# Data shown start

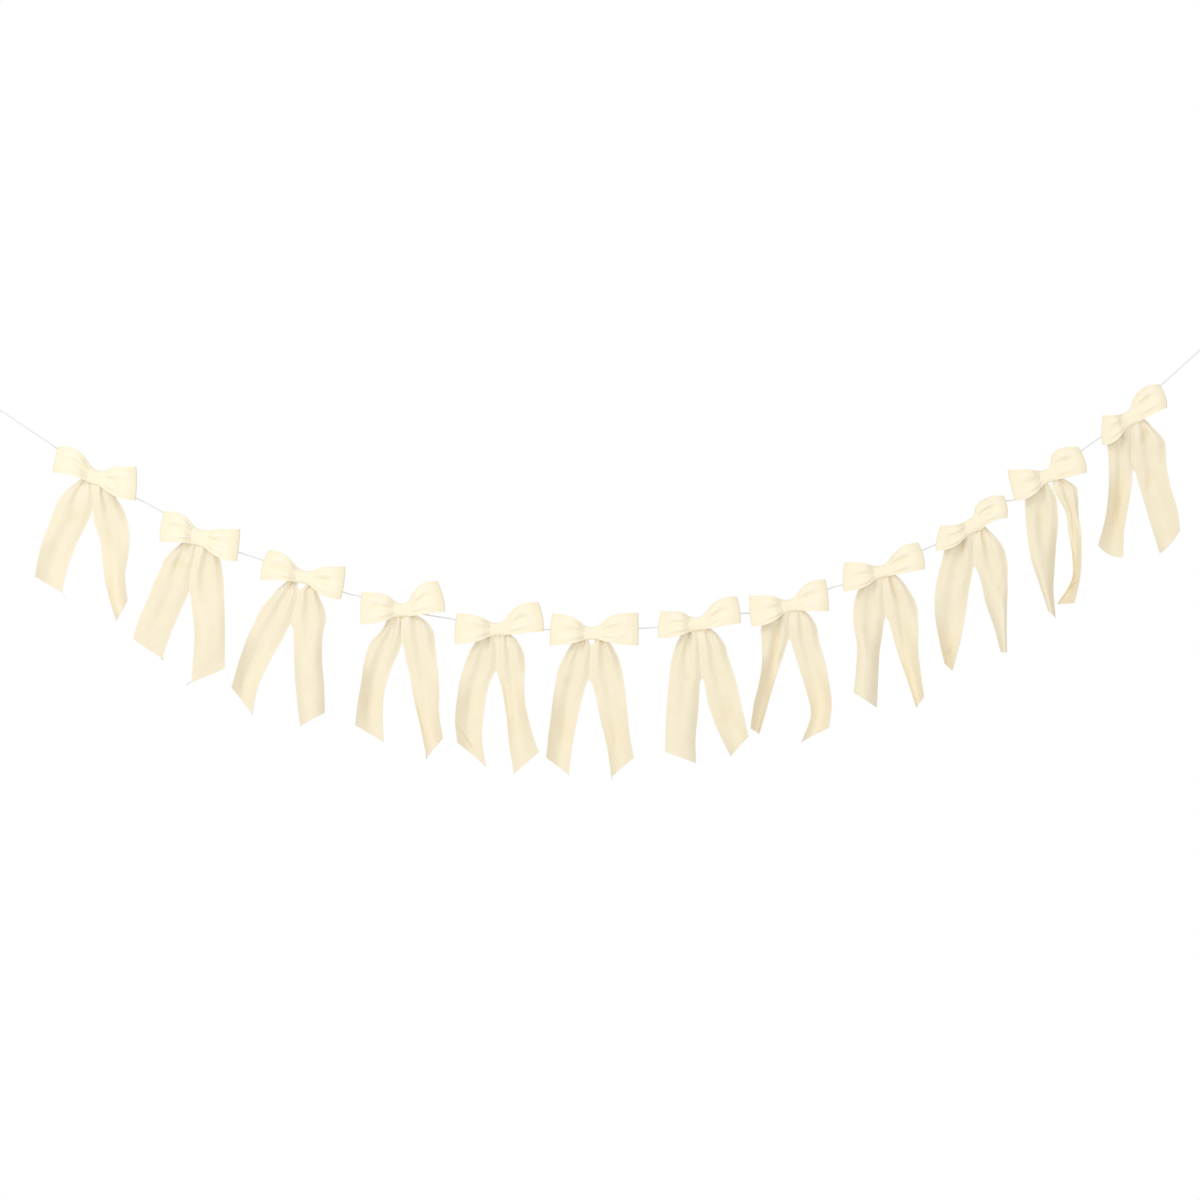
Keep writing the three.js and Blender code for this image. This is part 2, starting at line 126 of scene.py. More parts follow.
def bell(distance: float, width: float) -> float:
    """Returns the height of a soft bump at a distance from its middle line."""
    return math.exp(-((distance / width) ** 2))


def cubic(t: float) -> tuple[float, float, float, float]:
    """Returns the weights of a span's start, end, speed at its start and speed at its end."""
    return 2 * t**3 - 3 * t**2 + 1, 3 * t**2 - 2 * t**3, t**3 - 2 * t**2 + t, t**3 - t**2


@dataclass(frozen=True)
class Track:
    """A smooth run of values through stations that need not be evenly spaced."""

    places: Sequence[float]
    values: Sequence[Any]

    def slope(self, i: int) -> Any:
        """Works out how fast the curve changes at a station.

        Args:
            i: the station's number.

        Returns:
            The mean of the rates on both sides of it, or at an end the one rate there is.
        """
        last = len(self.places) - 1
        rates = [
            (self.values[k + 1] - self.values[k]) / (self.places[k + 1] - self.places[k])
            for k in range(max(i - 1, 0), min(i + 1, last))
        ]
        if len(rates) == 1:
            return rates[0]
        before = self.places[i] - self.places[i - 1]
        after = self.places[i + 1] - self.places[i]
        return (rates[0] * after + rates[1] * before) / (before + after)

    def at(self, place: float) -> Any:
        """Works out the value at a place.

        Args:
            place: a place between the first and last stations.

        Returns:
            The value there, on the smooth curve through the stations.
        """
        last = len(self.places) - 1
        k = next((i for i in range(1, last) if self.places[i] > place), last) - 1
        span = self.places[k + 1] - self.places[k]
        first, final, leave, arrive = cubic((place - self.places[k]) / span)
        bend = self.values[k] * first + self.values[k + 1] * final
        return bend + self.slope(k) * (span * leave) + self.slope(k + 1) * (span * arrive)


# ------------------------------------------------------------------------------- lines


def distances_along(points: Sequence[Vector]) -> list[float]:
    """Returns how far along a line each of its points is."""
    steps = ((after - before).length for before, after in pairwise(points))
    return list(accumulate(steps, initial=0.0))


def through(points: Sequence[Vector], tension: float, steps: int = 24) -> list[Vector]:
    """Draws a smooth line through points.

    Args:
        points: what it goes through.
        tension: how much it rounds its corners; 0.5 is the usual spline.
        steps: how many points it has to a span.

    Returns:
        The line's points.
    """
    beyond = points[-1] * 2 - points[-2]
    padded = [points[0] * 2 - points[1], *points, beyond]
    line = []
    for before, start, end, after in zip(padded, padded[1:], padded[2:], padded[3:]):
        away, towards = (end - before) * tension, (after - start) * tension
        for i in range(steps):
            first, final, leave, arrive = cubic(i / steps)
            line.append(start * first + end * final + away * leave + towards * arrive)
    return [*line, points[-1].copy()]


def evenly(points: Sequence[Vector], spacing: float) -> list[Vector]:
    """Spaces points evenly along a line.

    Args:
        points: the line's own points.
        spacing: about how far apart the new points are.

    Returns:
        The new points, from the line's first point to its last.
    """
    distances = distances_along(points)
    count = max(2, round(distances[-1] / spacing))
    spaced = []
    k = 0
    for i in range(count + 1):
        target = distances[-1] * i / count
        while k < len(points) - 2 and distances[k + 1] < target:
            k += 1
        share = (target - distances[k]) / (distances[k + 1] - distances[k])
        spaced.append(lerp(points[k], points[k + 1], clamp(share)))
    return spaced


# ------------------------------------------------------------------------------ meshes


def new_object(
    name: str,
    bm: bmesh.types.BMesh,
    materials: Sequence[bpy.types.Material],
    slot: Slot | None = None,
) -> bpy.types.Object:
    """Makes an object of a bmesh, frees the bmesh and reports the piece.

    Args:
        name: the object's name.
        bm: the shape, in metres in the part's frame.
        materials: its materials, in the order of the faces' material numbers.
        slot: the record's slot that a piece of the garland takes its finish from.

    Returns:
        The new object, linked to the scene, and tied to the frame if it has a slot.
    """
    mesh = bpy.data.meshes.new(name)
    bm.to_mesh(mesh)
    bm.free()
    for material in materials:
        mesh.materials.append(material)
    piece = bpy.data.objects.new(name, mesh)
    bpy.context.scene.collection.objects.link(piece)
    if slot is not None:
        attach(piece, "root")
    log.info("%s: %d faces", name, len(mesh.polygons))
    return piece


def add_part(bm: bmesh.types.BMesh, part: bmesh.types.BMesh) -> None:
    """Adds one bmesh to another and frees it.

    Args:
        bm: the bmesh that's added to.
        part: the bmesh that's added.
    """
    mesh = bpy.data.meshes.new("part")
    part.to_mesh(mesh)
    part.free()
    bm.from_mesh(mesh)
    bpy.data.meshes.remove(mesh)


def shaped_grid(
    columns: int, rows: int, shape: Shape, flat: tuple[float, float], tone: PaintedShade | None = None
) -> bmesh.types.BMesh:
    """Makes a grid and moves each of its vertices to its place on a shape.

    Args:
        columns: how many cells it has along.
        rows: how many cells it has across.
        shape: gives the point in millimetres at a share along, from 0 to 1, and a place
            across, from -1 to 1.
        flat: its length along and width across before it was shaped, in millimetres.
        tone: gives the painted shade at the same two places, kept in its "fold" attribute.

    Returns:
        The bmesh, smooth, with doubled vertices merged and a UV map in metres.
    """
    bm = bmesh.new()
    uv = bm.loops.layers.uv.new("UVMap")
    # The "fold" attribute holds the painted shade: darker in folds, lighter on ridges
    fold = bm.verts.layers.float.new("fold")
    bmesh.ops.create_grid(bm, x_segments=columns, y_segments=rows, size=1.0)
    for face in bm.faces:
        face.smooth = True
        for corner in face.loops:
            along, across = (corner.vert.co.x + 1) / 2, (corner.vert.co.y + 1) / 2
            corner[uv].uv = (along * flat[0] * MM, across * flat[1] * MM)
    for vertex in bm.verts:
        along, across = (vertex.co.x + 1) / 2, vertex.co.y
        vertex.co = shape(along, across) * MM
        if tone is not None:
            vertex[fold] = tone(along, across)
    bmesh.ops.remove_doubles(bm, verts=bm.verts[:], dist=SAME_PLACE)
    return bm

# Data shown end

* [Task prompt]: Copy, please, exactly the lines that start at the first line of the data and end at the line containing "return math.exp(-((distance /", both kept and no others.

* [The completed task]:
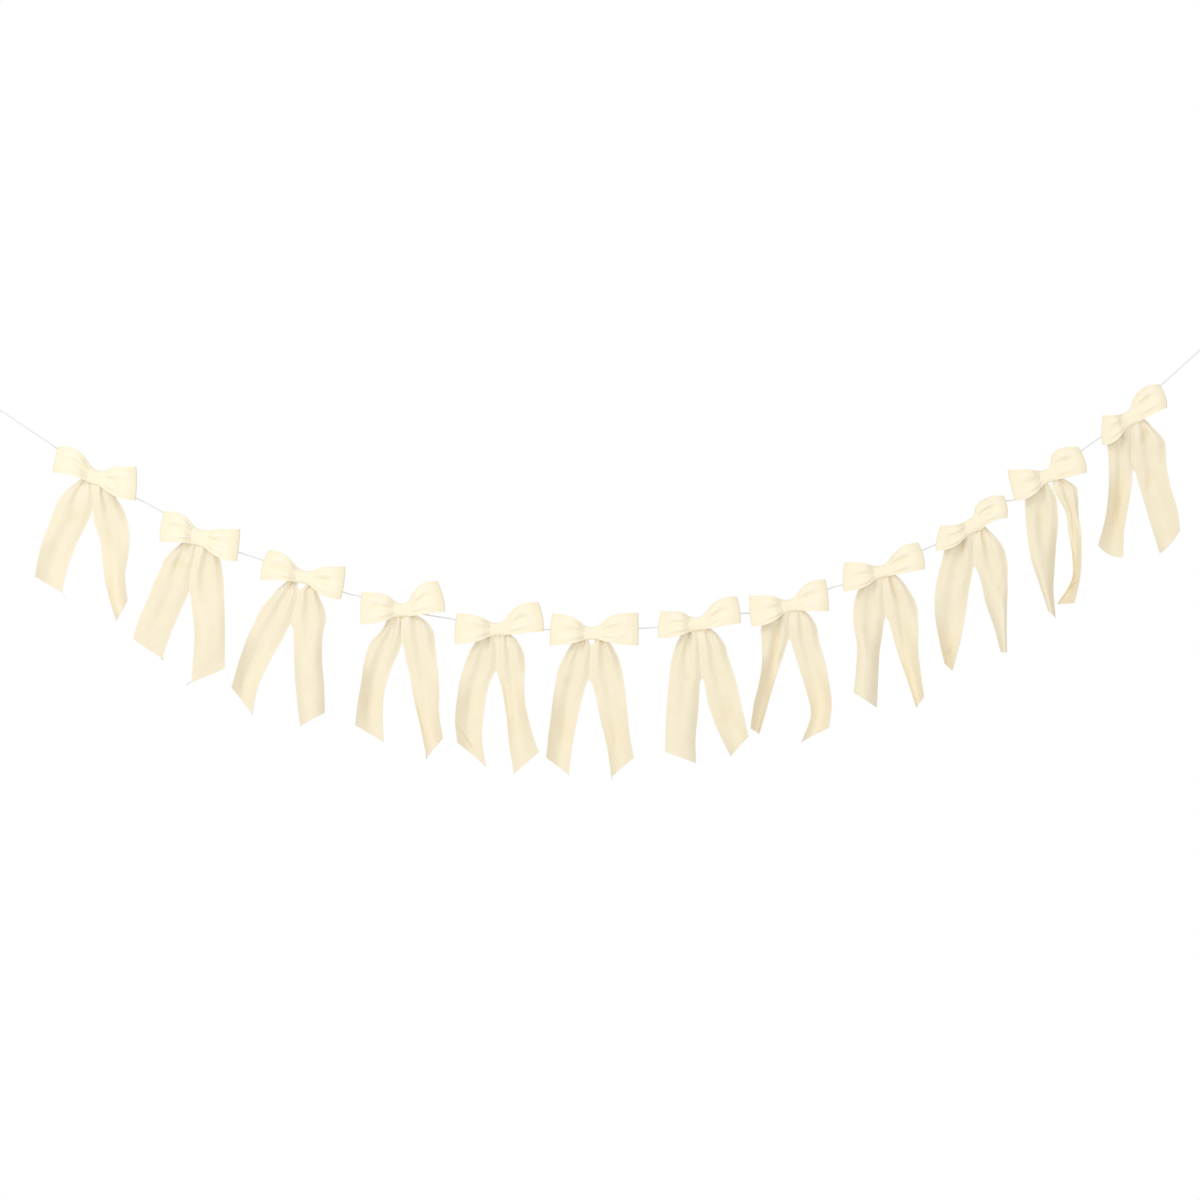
Keep writing the three.js and Blender code for this image. This is part 2, starting at line 126 of scene.py. More parts follow.
def bell(distance: float, width: float) -> float:
    """Returns the height of a soft bump at a distance from its middle line."""
    return math.exp(-((distance / width) ** 2))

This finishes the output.